**Your goal:**
Please report every line from the material that contains the word "axes".

**Source material:**
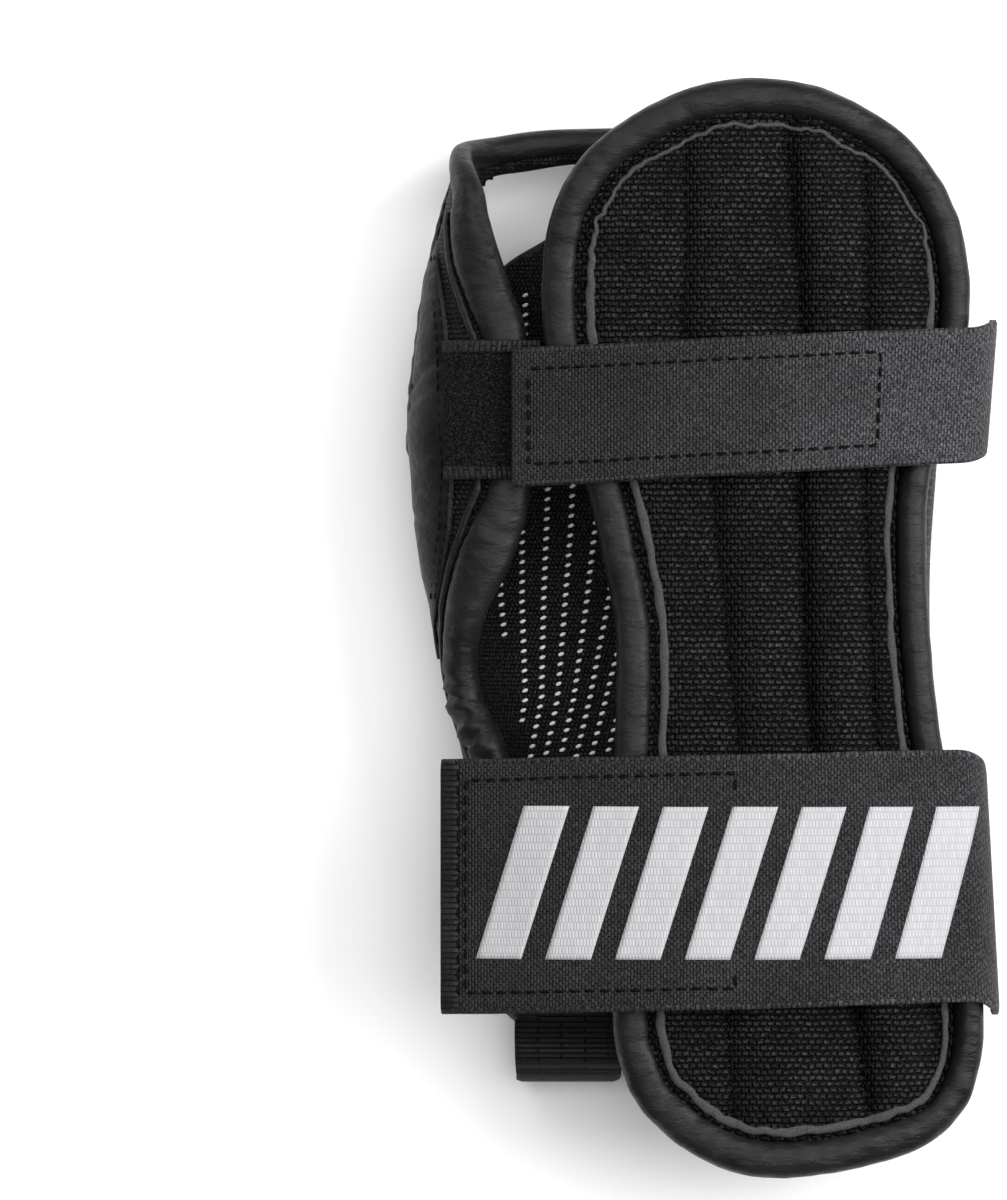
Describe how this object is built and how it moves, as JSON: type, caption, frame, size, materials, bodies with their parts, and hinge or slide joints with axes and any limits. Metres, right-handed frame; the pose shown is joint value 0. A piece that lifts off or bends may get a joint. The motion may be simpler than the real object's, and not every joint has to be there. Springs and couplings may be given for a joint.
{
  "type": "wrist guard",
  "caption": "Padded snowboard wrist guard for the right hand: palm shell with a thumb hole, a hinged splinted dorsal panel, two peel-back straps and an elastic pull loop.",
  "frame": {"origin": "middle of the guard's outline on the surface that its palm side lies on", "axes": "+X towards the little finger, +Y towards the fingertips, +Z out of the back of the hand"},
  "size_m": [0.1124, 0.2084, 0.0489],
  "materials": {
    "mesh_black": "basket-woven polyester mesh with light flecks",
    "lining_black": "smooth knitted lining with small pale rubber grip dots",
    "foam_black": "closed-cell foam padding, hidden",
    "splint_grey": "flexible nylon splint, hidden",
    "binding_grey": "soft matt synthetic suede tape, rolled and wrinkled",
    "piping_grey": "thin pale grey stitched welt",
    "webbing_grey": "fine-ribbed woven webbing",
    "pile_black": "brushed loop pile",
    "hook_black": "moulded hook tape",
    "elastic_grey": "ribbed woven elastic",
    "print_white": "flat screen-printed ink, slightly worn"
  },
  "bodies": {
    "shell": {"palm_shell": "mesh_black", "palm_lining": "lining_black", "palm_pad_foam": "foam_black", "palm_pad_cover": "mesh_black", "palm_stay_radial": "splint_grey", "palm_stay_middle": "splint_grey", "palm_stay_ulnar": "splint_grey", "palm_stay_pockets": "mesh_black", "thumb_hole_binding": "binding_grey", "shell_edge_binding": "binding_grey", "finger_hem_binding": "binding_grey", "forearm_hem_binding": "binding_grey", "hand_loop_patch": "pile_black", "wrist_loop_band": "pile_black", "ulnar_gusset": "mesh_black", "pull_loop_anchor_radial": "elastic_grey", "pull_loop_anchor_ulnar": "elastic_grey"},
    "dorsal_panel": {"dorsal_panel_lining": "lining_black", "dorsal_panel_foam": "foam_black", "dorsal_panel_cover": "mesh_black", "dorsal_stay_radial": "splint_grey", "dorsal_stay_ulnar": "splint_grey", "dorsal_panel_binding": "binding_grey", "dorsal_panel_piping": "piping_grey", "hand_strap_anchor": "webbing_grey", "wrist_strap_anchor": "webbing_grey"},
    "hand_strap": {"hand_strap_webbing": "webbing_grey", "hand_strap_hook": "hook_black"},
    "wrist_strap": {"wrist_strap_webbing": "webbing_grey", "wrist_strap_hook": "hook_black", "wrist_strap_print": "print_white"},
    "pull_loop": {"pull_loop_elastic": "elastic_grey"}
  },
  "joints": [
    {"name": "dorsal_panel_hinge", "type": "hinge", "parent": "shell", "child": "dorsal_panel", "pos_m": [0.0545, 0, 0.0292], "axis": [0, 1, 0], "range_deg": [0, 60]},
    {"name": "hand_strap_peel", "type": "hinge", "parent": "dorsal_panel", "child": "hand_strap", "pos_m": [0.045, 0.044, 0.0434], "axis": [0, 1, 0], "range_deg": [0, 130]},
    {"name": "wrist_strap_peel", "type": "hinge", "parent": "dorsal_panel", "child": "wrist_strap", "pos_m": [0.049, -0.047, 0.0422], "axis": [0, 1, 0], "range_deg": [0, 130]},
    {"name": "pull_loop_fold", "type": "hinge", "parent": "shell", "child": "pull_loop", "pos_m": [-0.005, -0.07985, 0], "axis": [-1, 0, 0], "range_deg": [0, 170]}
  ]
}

**Answer below:**
Describe how this object is built and how it moves, as JSON: type, caption, frame, size, materials, bodies with their parts, and hinge or slide joints with axes and any limits. Metres, right-handed frame; the pose shown is joint value 0. A piece that lifts off or bends may get a joint. The motion may be simpler than the real object's, and not every joint has to be there. Springs and couplings may be given for a joint.
  "frame": {"origin": "middle of the guard's outline on the surface that its palm side lies on", "axes": "+X towards the little finger, +Y towards the fingertips, +Z out of the back of the hand"},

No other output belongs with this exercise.